Nonlinear optical properties of p-nitroaniline: An ab initio time-dependent coupled perturbed Hartree–Fock study

Abstract

For p‐nitroaniline the ab initio method with a double‐zeta basis set which includes semidiffuse polarization functions has been used to calculate the dipole moment μ, frequency‐dependent linear polarizability α, and nonlinear hyperpolarizabilities β and γ using the time‐dependent coupled perturbed Hartree–Fock approach. The computation procedure used here yields information on the dispersion behavior of all the tensor components of polarizability and various hyperpolarizability terms. The largest dispersion effect is observed for the diagonal components of the polarizability and hyperpolarizability tensors along the long in‐plane axis. The magnitudes of the various hyperpolarizability terms which describe the various second‐order nonlinear processes show the following trend: β(−2ω;ω,ω) ≳β(0;ω,−ω)=β(−ω;0,ω) ≳β(0;0,0), with β(−2ω;ω,ω) exhibiting the largest frequency dispersion. The various second hyperpolarizability terms which describe the various third‐order nonlinear optical processes show the following trend: γ(−3ω;ω,ω,ω) ≳γ(−2ω;0,ω,ω) ≳γ(−ω;ω,−ω,ω) ≳γ(−ω;0,0,ω) ≊ γ(0;0,ω,−ω) ≳γ(0;0,0,0). Again γ(−3ω;ω,ω,ω) shows the largest dispersion effect.
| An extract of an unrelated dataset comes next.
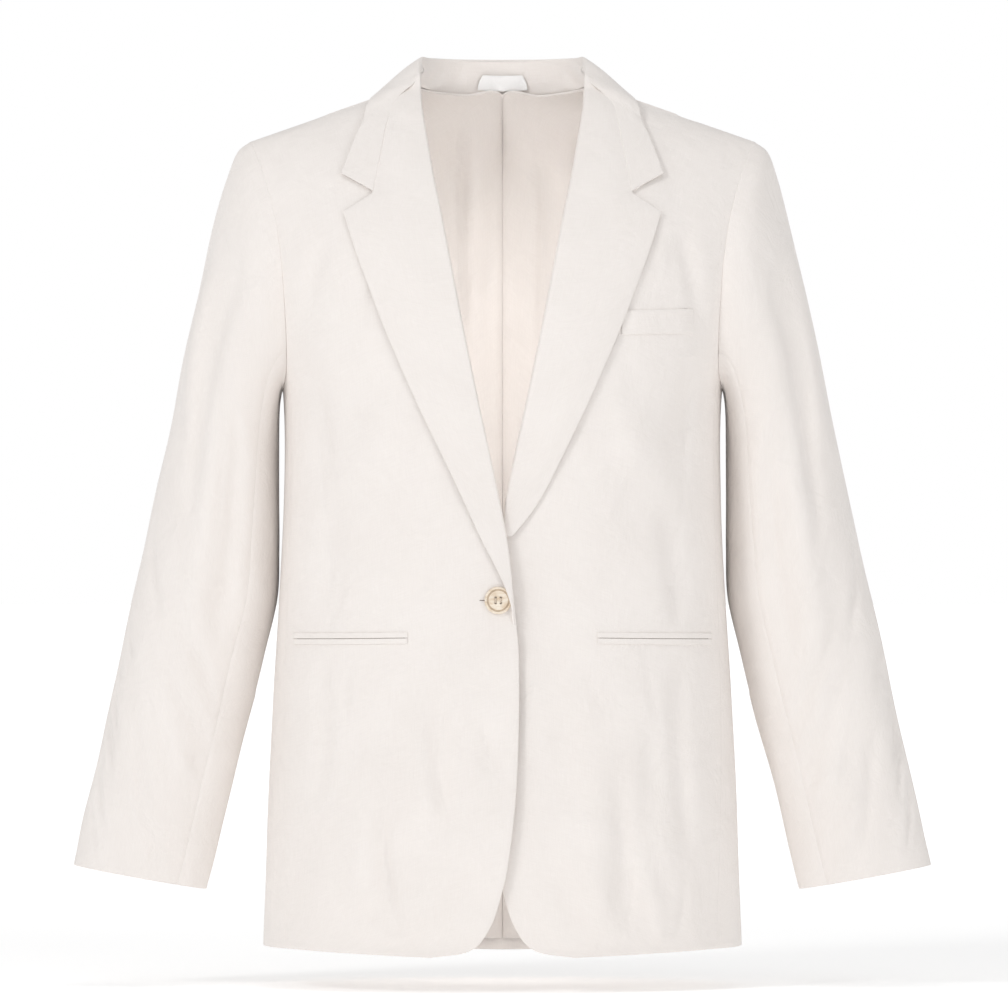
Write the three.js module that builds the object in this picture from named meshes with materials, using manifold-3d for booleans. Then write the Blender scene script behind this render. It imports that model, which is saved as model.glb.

The results of existing semiempirical calculations on p‐nitroaniline are compared with that of the present ab initio calculation, and the problem due to the arbitrary parametrization procedure adopted in the past for semiempirical calculation is discussed. The computed values of the first resonance energy, the dipole moment, and the polarizability are in good agreement with the respective values experimentally observed, within the spread of the existing experimental data. In contrast, the computed β and γ values are considerably smaller than the respective experimentally determined values. We attribute this discrepancy to two sources. First, in the theoretical calculation electron correlation has been neglected, and the basis set used, although large, may not still be adequate. Second, there is a considerable spread in the reported experimental values for a given nonlinear coefficient making any comparison between the theory and the experiment difficult.